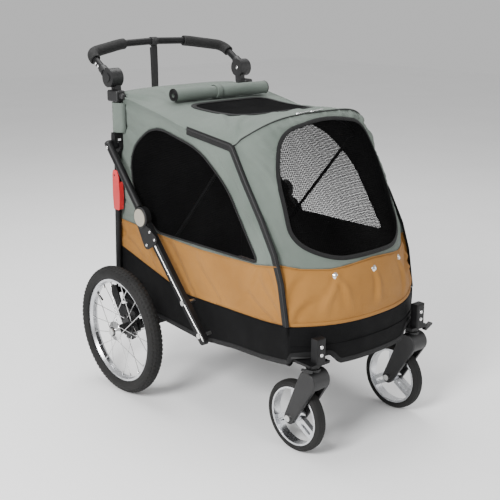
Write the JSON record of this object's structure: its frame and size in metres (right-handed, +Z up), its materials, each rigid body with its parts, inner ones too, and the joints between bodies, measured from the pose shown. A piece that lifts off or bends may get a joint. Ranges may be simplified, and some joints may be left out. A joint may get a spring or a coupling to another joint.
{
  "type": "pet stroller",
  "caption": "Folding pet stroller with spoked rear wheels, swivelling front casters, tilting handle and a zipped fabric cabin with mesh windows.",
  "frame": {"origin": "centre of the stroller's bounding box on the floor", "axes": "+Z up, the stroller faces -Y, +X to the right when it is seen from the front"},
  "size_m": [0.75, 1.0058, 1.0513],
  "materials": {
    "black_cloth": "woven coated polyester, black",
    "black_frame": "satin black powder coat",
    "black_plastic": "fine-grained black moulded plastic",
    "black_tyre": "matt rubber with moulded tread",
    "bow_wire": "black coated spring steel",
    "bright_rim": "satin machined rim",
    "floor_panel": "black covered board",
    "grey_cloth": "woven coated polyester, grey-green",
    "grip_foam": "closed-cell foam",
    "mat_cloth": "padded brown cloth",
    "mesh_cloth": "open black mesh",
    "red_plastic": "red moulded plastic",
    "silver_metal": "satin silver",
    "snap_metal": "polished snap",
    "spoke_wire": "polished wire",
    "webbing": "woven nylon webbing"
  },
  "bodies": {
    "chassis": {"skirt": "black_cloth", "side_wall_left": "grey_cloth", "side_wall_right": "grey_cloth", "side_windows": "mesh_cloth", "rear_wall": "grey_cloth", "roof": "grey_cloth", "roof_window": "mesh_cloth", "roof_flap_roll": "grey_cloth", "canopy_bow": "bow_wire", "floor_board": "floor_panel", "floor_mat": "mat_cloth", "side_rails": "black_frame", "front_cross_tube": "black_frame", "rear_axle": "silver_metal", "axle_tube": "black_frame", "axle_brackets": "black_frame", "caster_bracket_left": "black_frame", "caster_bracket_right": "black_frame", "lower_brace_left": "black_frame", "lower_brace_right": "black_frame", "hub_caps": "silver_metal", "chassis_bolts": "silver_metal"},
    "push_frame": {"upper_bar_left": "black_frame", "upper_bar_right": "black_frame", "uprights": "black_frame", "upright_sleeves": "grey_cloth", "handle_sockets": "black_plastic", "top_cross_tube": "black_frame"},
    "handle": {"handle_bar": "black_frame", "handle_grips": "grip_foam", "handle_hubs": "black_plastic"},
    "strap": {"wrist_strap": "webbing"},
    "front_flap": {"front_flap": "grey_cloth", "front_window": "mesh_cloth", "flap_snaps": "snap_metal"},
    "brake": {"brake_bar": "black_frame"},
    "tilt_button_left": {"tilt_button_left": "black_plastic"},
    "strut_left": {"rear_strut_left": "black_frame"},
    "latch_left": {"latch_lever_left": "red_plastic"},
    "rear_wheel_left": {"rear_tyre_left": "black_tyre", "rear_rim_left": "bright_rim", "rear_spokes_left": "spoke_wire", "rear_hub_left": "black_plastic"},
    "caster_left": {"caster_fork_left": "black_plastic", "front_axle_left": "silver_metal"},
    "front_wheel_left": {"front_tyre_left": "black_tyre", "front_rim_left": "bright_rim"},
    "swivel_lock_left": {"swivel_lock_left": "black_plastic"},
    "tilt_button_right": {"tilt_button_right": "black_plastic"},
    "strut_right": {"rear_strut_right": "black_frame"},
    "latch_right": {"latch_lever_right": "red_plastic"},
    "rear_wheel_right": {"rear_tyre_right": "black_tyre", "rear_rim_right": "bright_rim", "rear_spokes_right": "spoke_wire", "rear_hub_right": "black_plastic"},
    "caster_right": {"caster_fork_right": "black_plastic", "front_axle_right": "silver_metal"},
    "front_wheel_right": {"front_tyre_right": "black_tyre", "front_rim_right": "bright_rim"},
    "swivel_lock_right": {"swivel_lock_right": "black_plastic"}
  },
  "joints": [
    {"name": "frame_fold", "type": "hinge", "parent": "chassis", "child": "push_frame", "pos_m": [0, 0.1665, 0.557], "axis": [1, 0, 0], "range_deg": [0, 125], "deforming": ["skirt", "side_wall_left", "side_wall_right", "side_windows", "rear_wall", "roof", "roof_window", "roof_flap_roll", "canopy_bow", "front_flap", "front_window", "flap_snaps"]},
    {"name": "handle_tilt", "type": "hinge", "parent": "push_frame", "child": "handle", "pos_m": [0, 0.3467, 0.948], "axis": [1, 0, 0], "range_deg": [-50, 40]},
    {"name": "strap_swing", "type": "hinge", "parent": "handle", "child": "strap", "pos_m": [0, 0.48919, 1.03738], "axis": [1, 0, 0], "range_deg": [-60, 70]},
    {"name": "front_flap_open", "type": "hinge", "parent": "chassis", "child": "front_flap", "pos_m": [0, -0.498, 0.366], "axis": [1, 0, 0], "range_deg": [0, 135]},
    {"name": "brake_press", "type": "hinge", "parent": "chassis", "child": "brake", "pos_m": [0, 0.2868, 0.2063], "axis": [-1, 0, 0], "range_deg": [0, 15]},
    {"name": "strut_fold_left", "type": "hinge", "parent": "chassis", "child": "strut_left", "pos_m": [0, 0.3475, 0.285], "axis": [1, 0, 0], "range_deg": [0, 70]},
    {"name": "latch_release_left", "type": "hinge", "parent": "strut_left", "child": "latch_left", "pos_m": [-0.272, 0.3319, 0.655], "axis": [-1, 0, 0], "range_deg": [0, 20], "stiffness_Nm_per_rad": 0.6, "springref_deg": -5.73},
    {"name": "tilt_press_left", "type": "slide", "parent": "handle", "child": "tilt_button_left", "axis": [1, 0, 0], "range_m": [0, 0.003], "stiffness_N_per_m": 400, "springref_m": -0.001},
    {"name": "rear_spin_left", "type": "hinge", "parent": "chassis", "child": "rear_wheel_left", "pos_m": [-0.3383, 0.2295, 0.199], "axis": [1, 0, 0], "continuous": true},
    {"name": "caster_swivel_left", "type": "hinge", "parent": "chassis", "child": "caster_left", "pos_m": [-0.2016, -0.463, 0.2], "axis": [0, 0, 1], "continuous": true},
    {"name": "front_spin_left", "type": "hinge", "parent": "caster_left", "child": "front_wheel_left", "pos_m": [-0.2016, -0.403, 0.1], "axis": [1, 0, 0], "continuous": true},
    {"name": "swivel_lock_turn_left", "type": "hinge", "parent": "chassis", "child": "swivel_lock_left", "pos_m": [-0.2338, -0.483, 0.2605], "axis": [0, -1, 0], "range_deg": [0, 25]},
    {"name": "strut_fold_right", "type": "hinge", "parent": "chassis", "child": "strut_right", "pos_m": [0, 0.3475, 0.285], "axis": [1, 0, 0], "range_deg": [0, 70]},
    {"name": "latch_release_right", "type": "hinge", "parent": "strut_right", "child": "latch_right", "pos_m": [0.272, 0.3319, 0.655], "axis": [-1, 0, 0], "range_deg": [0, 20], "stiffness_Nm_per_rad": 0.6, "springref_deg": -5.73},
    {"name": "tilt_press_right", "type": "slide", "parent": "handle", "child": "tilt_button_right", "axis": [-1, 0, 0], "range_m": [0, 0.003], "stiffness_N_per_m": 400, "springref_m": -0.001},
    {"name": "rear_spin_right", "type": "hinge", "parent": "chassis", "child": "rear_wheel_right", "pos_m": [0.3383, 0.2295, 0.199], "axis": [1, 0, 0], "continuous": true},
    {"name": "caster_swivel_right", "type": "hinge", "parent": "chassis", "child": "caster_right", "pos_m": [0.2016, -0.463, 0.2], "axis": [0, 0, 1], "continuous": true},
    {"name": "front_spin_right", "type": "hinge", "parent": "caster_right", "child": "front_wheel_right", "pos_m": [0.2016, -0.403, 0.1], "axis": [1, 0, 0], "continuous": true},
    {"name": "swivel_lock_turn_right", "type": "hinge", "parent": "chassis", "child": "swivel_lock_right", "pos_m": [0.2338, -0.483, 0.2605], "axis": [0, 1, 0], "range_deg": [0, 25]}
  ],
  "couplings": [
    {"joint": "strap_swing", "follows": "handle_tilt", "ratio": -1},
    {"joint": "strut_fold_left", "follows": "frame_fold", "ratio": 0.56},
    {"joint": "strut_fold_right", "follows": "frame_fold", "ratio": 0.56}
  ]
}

============

Short problem: Copy all lines of the listing above that contain the string "from".

Final result:
Write the JSON record of this object's structure: its frame and size in metres (right-handed, +Z up), its materials, each rigid body with its parts, inner ones too, and the joints between bodies, measured from the pose shown. A piece that lifts off or bends may get a joint. Ranges may be simplified, and some joints may be left out. A joint may get a spring or a coupling to another joint.
  "frame": {"origin": "centre of the stroller's bounding box on the floor", "axes": "+Z up, the stroller faces -Y, +X to the right when it is seen from the front"},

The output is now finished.